In any case, Frank and Will demanded clarification. Jane provided it, starting this time not with the chicken but with ‘corncob’ and ‘thrown on the ground’ (since, in fact, these items were in the center of the photograph to be described—see Fig. 21). She only then repeated her SASS for ‘chicken’ (Fig. 11) and a sign for ‘walking.’

After considerable discussion, the brothers ultimately figured out which picture Jane meant, but their reaction was demonstratively critical and dismissive. Will aimed an accusatory finger at Jane, while Frank, with escalating apparent grumpiness, presented her with ever more insistent “corrected” formulations (Fig. 12 and Fig. 13).

Frank ended his metalinguistic tantrum with a power-laden affective performance, directing an extremely annoyed look at Jane (Fig. 14), demonstrating an even more exaggerated neck-jerk (Fig. 15), then sharing his dissatisfaction over Jane's signing with a grimace to his by-stander sister Terry (Fig. 16) and a final head shake, eyes closed in exasperation. (Terry, the hearing sister of the deaf siblings, who was the first person to be fluent in both Z and Tzotzil, is a prominent background protagonist and interlocutor in what follows, although she does not appear in any of the illustrations of signing.)

In much the same way that the simpler noun phrase with just a SASS contrasts with the formally elaborated SASS+Characterizer version—corresponding both to a (supposed) ontogenetically prior versus a later epoch of invention, and also to a simpler vs. a more elaborated context of use—the interactive dynamic between sister and brothers also reveals a sociological and ideological asymmetry between speakers' “selves,” interactively projected and thereby rendered socially observable and consequential. The brothers' openly and somewhat brutally critical stance toward Jane's signing suggests, on the one hand, their own confidence about how to sign “correctly,” and, on the other, their construal of her different linguistic habits (and, by extension, her capacities more widely, communicative and otherwise) as inadequate, worthy of ridicule and (at least mimed) anger. Looking back on the entire eliciting session from which this example is drawn, I also intuit that part of Frank's exaggerated reaction to Jane's inadequate signing may also have come from the fact that, nearly an hour earlier in another part of the same eliciting session, Jane had already signed ‘chicken’ using just the SASS, and had received a much more good-natured criticism from Frank that she should have included the neck-jerk after the SASS.

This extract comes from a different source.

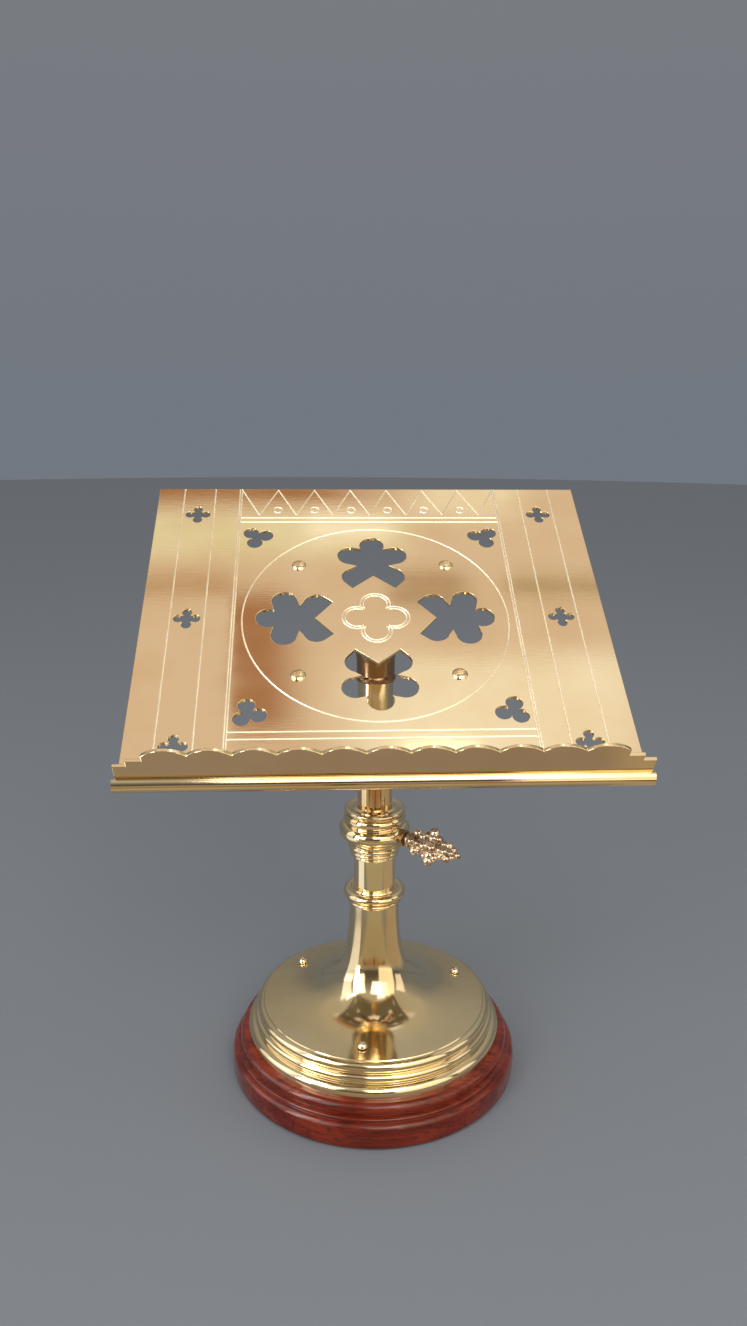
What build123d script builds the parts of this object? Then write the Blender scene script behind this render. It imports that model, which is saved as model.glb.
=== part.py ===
"""Brass table lectern: a pierced sloping desk with a scalloped ledge, on a sliding stem.

The stem stands in a column with a clamp knop and an ornate thumbscrew, over a spun foot
on a turned mahogany plinth. Millimetres, +Z up, origin at the centre of the underside,
reader's side towards -Y. Desk parts are drawn flat as (across, up the slope, out of the face).
"""

from math import cos, hypot, radians, sin
import os

from build123d import *

# Base: a baize pad, a turned wooden plinth and a spun brass foot.
PLINTH_RADIUS = 101.0
PLINTH_TOP = 28.5
BAIZE_THICK = 0.9
BAIZE_RADIUS = 97.0
FOOT_RADIUS = 89.4
DOME_RADIUS = 78.0
DOME_EDGE = 49.8
FLARE_TOP = 124.5
SHEET = 0.9
FOOT_SCREW_CIRCLE = 66.0
FOOT_SCREW_AZIMUTHS = (-99.5, 20.5, 140.5)

# Column: a 1 1/8 inch tube clamped through the base by a washer and a back nut.
TUBE_RADIUS = 14.3
TUBE_BORE = 13.1
TUBE_BOTTOM = 4.0
TUBE_TOP = 166.0
RECESS_RADIUS = 27.0
RECESS_TOP = 15.0
NECK_RING_Z = 131.3
NECK_RING_RADIUS = 21.6
KNOP_BOTTOM = 158.8
KNOP_TOP = 194.2
KNOP_RADIUS = 24.6

# Stem: a 15/16 inch tube that slides and turns in the column.
STEM_RADIUS = 11.9
STEM_BORE = 10.7
STEM_BOTTOM = 94.0
STEM_TOP = 283.6
GUIDE_BOTTOM = 96.5
GUIDE_LENGTH = 16.0
RUNNING = 0.05

# Thumbscrew: its axis is level, and points out between the front and the right.
SCREW_Z = 177.5
SCREW_AZIMUTH = -42.0
HEAD_TURN = 24.0
SCREW_RADIUS = 3.0
INSERT_RADIUS = 5.4
INSERT_START = 16.5
INSERT_END = 27.2
SHOE_GAP = 0.1
HEAD_END = 71.2

# Desk: a sloping plate, with its pattern centred over the column.
SLOPE = 33.85
DESK_CENTRE = (0, 2.0, 325.3)
PLATE_WIDTH = 305.0
PLATE_UP = 133.0
PLATE_DOWN = 132.5
PLATE_THICK = 2.5
EDGE_BREAK = 0.4
GROOVE_WIDTH = 1.1
GROOVE_DEPTH = 0.4
BOSS_ACROSS = 50.5
BOSS_UP = 50.0
CIRCLE_RADIUS = 87.3
CINQUEFOIL_LOBE = 8.3
PANEL_EDGE = 92.4
BAND_TOP = 131.5
BAND_FOOT = 103.4
BAND_TRIANGLES = 7

# Ledge: a scalloped gallery at the foot of the desk, with a half-round nosing.
LEDGE_FACE = 135.0
LEDGE_SHEET = 2.3
LEDGE_HALF = 150.5
SCALLOPS = 11
SCALLOP_HALF = 134.0
SCALLOP_TOP = 36.5
SCALLOP_CUSP = 32.0
SHOULDER = 27.5
SHOULDER_HALF = 143.0
END_HEIGHT = 23.0
RIB_DEPTH = 9.0
RIB_HEIGHT = 5.0
NOSING_RADIUS = 4.9
NOSING_HEIGHT = 7.0
LEDGE_SCREW_ACROSS = 137.5
LEDGE_SCREW_DOWN = 129.8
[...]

How Jane herself feels in the face of her brothers' vitriolic scorn is harder to tell (and it is not easy to ask her directly). By carefully observing her reaction to Frank's apparently angry criticism shown in Fig. 14, Fig. 15 and Fig. 16 (dissected below with synchronized split screen images), we can gather indirect clues. She watches both brothers as they launch their first complaints (which are addressed to Terry, the hearing sister, who has been observing the conversation just off camera, having been instructed by me to give a running Tzotzil gloss on the signing as I work the video cameras in this semi-experimental eliciting context). Jane turns her gaze first to Will (Fig. 17) and then to Frank (Fig. 18) as they joke about her signing; she then looks back at Will as he complains that she signed ‘corn-on-the-cob’ (Fig. 19).